Tue Nov 29 11:21:25 2005: 1385   anonymous

What a lot of nonsense!

" ... support for internet standards throughout our product line"

Oh, yeah, that's always been a priority.

I think it possible that Microsoft now realizes that breaking the standards can be counter-productive, but to speak as if they've always meant to adhere to them ...

I liked this:

"... our high legal responsibilities"

As opposed to what? Are there "low legal responsibilities" as well?

I'm also struck by how badly this is written. This is the richest company on earth, but it releases something written by someone who can't write good English. The writer seems incapable of recognizing the possessive case: I winced at every "Microsofts". This is perhaps the worst sentence:

"Only in its earliest stages, no one yet knows the limits of what categories of hardware, software and services, in what markets, will ultimately be funded through this model."

In fact, the piece is written in that kind of choked-up prose that people who are not particularly well-read think sounds impressive:

"Online advertising has emerged as a significant new means by which to directly and indirectly fund the creation and delivery of software and services."

Are there "new" phenomena that don't "emerge"? What's the significance of "significant" here? And so on, and so forth.
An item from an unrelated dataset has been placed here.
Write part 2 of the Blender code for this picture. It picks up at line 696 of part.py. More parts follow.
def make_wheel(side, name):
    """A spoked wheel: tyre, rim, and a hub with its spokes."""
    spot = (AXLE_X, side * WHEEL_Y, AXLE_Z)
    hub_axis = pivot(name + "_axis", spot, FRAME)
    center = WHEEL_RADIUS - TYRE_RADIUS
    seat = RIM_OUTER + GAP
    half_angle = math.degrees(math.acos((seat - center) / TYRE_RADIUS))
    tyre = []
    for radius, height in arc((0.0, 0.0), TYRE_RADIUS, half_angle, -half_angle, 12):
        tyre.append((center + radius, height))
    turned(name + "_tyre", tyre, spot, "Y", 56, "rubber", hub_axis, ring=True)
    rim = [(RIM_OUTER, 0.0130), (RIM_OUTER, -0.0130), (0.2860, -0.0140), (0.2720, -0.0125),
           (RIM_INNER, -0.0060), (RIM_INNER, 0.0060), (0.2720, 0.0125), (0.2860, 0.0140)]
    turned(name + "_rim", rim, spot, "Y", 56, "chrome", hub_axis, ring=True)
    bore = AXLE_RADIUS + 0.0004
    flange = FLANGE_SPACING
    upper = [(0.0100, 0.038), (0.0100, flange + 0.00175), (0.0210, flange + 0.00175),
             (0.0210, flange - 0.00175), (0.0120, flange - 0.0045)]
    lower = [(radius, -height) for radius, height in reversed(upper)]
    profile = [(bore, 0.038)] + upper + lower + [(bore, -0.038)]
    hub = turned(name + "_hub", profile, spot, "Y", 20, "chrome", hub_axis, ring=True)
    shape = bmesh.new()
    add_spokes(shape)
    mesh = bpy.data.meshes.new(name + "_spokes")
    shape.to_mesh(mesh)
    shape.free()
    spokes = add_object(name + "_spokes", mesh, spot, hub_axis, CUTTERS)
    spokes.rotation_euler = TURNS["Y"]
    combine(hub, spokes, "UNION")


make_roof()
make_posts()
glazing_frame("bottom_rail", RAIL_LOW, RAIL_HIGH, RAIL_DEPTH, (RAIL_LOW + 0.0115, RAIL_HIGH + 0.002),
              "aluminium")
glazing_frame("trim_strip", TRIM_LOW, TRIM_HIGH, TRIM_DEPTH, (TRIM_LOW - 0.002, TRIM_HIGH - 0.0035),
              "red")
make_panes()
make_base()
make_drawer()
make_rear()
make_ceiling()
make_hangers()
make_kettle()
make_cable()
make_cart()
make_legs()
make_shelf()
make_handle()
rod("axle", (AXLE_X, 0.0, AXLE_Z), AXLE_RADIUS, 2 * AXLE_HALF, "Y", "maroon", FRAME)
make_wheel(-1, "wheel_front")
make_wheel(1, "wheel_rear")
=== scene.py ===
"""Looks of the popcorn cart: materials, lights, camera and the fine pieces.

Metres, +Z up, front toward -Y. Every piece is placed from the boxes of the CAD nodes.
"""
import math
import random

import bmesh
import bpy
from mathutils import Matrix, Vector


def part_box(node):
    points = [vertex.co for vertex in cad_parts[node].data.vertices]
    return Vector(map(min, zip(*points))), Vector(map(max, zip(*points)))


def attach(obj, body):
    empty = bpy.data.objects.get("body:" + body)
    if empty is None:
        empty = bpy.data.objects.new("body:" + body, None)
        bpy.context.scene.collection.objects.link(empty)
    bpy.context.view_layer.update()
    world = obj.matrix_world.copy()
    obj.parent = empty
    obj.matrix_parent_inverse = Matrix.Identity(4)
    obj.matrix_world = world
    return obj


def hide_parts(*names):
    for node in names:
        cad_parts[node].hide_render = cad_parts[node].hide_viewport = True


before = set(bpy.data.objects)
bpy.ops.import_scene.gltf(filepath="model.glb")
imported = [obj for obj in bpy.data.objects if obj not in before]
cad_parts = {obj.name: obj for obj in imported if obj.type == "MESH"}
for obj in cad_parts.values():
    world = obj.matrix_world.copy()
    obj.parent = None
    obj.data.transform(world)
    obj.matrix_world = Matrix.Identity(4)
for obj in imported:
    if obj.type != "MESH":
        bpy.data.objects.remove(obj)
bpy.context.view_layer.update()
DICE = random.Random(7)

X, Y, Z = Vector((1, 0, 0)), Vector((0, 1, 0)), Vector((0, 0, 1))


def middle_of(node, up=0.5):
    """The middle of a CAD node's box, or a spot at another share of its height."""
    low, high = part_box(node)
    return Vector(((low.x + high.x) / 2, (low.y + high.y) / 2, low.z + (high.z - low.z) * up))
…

That means little more than:

"Advertising can be used to cover the costs of providing software or services to users".

Tue Nov 29 21:55:48 2005: 1386   BigDumbDinosaur

This model has the potential to fundamentally impact how we and other developers build, deliver, and monetize innovations.

More bad English: "other developers" and "we" are out of order in the sentence. Also, "fundamentally impact" is fundamentally wrong. The proper prose should be "fundamentally affect." And what, pray tell, is "monetize?" None of my dictionaries have such a word in them. Did the author mean to say that advertising supported services might affect how Microsoft and the others will make money?